Mais les mesures d’épargne pourraient aussi se réaliser à d’autres niveaux. Ainsi, dans le cadre de la « professionnalisation de la gestion des ressources humaines », que le document affuble de l’abréviation GRH, un « mécanisme d’appréciation » sur trois niveaux est prévu : l’auto-évaluation, le supérieur hiérarchique et une commission spéciale paritaire, présidée par un médiateur (fonction que le gouvernement entend créer) et composée de l’Etat et du syndicat nationalement représentatif. « Qualité du travail », « assiduité », « valeur personnelle » et « atteinte des objectifs » sont les quatre critères selon lesquels les agents devraient être jugés au rythme de 18 mois. Au bout de cette appréciation, c’est la carotte et le bâton : en fonction d’une des quatre mentions que l’agent pourra obtenir (allant de « très bien » à « insuffisant »), il verra son avancement soit progresser de six mois au maximum, soit reculer de trois mois pour chaque appréciation insuffisante. Là aussi, les syndicats ont des doutes, car ils craignent une dérive subjective de l’appréciation et une détérioration du climat de travail.

Le problème avec la fonction publique luxembourgeoise, c’est qu’elle se retrouve souvent coincée entre deux écueils : d’un côté un corporatisme obtus, de l’autre, une logique d’« amélioration » néolibérale qui prend exemple sur le secteur privé. Or, il devrait être possible de réfléchir à d’autres pistes qui pourraient améliorer le service aux citoyens sans en altérer le caractère public. L’imperfection ? inévitable ? du service public a trop souvent servi d’argument à son démantèlement et la focalisation sur les traitements jugés trop élevés masque le problème des difficultés que rencontrent un nombre croissant de salarié-e-s dans le secteur privé. A propos d’épargne : d’un côté le gouvernement propose l’introduction du principe du « lifelong learning » qui permettrait à un agent de profiter d’une dispense de 10 à 20 pour cent sans réduction de salaire pour suivre une formation, mais également la création d’un compte-épargne temps. La question en suspens est celle de savoir dans quelle mesure les deux principes pourraient se croiser.
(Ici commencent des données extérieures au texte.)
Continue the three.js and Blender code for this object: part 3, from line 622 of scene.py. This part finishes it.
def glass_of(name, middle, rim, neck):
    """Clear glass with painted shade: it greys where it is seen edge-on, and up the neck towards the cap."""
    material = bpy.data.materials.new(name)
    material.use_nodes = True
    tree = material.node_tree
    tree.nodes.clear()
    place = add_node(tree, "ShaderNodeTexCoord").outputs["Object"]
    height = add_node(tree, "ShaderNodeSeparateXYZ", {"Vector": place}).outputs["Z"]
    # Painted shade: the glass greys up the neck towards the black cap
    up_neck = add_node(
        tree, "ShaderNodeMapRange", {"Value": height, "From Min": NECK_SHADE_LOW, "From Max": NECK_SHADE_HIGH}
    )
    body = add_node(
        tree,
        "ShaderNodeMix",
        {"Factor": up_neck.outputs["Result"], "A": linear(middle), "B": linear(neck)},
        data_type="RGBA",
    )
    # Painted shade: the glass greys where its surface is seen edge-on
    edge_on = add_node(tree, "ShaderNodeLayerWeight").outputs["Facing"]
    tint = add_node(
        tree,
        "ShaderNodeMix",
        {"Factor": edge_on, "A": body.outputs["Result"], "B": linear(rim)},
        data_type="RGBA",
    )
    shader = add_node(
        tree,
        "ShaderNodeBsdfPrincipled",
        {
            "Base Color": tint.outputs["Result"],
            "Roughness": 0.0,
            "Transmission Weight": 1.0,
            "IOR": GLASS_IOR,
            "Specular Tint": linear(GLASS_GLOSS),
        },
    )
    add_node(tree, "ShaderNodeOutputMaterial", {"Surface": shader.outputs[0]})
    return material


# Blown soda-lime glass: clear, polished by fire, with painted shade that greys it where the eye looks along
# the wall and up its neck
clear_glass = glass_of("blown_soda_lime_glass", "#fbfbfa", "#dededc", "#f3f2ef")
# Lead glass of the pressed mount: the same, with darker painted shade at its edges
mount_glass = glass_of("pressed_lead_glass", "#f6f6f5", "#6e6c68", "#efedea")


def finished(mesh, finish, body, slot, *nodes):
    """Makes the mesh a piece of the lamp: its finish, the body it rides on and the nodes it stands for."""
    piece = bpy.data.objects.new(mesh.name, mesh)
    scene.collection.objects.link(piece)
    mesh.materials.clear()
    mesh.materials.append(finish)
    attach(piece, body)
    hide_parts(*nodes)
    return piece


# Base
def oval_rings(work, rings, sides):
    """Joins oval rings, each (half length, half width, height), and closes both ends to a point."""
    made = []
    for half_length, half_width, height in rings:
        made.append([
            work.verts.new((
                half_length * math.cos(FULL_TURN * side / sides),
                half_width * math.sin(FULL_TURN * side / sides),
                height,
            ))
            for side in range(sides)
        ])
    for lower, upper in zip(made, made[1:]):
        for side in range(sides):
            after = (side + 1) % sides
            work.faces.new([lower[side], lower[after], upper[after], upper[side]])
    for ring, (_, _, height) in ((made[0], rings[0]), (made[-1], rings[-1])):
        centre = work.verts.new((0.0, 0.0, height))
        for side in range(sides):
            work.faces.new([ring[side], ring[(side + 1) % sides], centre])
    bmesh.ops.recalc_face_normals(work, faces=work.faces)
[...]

Le document contient d’autres propositions sensibles. Exemple : « la possibilité de décharger, sur base de décision motivée, certains titulaires occupant des postes à responsabilité particulière, lorsque les conditions nécessaires à l’exercice de leurs fonctions ne sont plus remplies ou qu’il existe un désaccord fondamental par rapport à la politique générale du gouvernement ». Ce passage sent fortement l’interdiction de service pour des motifs politiques. La formulation « certains titulaires occupant des postes à responsabilité » est en effet assez floue car elle pourrait s’appliquer aussi bien au directeur administratif qu’au simple chef de bureau. Au niveau de la carrière supérieure, cela pourrait revenir à mélanger le rôle des « conseillers », qui est évidemment politique et qui dépend des ministres et celui des directeurs administratifs qui doivent veiller à l’exécution des tâches. En tout état de cause, l’imprécision de la formulation de cette proposition n’est pas rassurante. Et risquerait de provoquer des « désaccords profonds avec la politique générale du gouvernement ».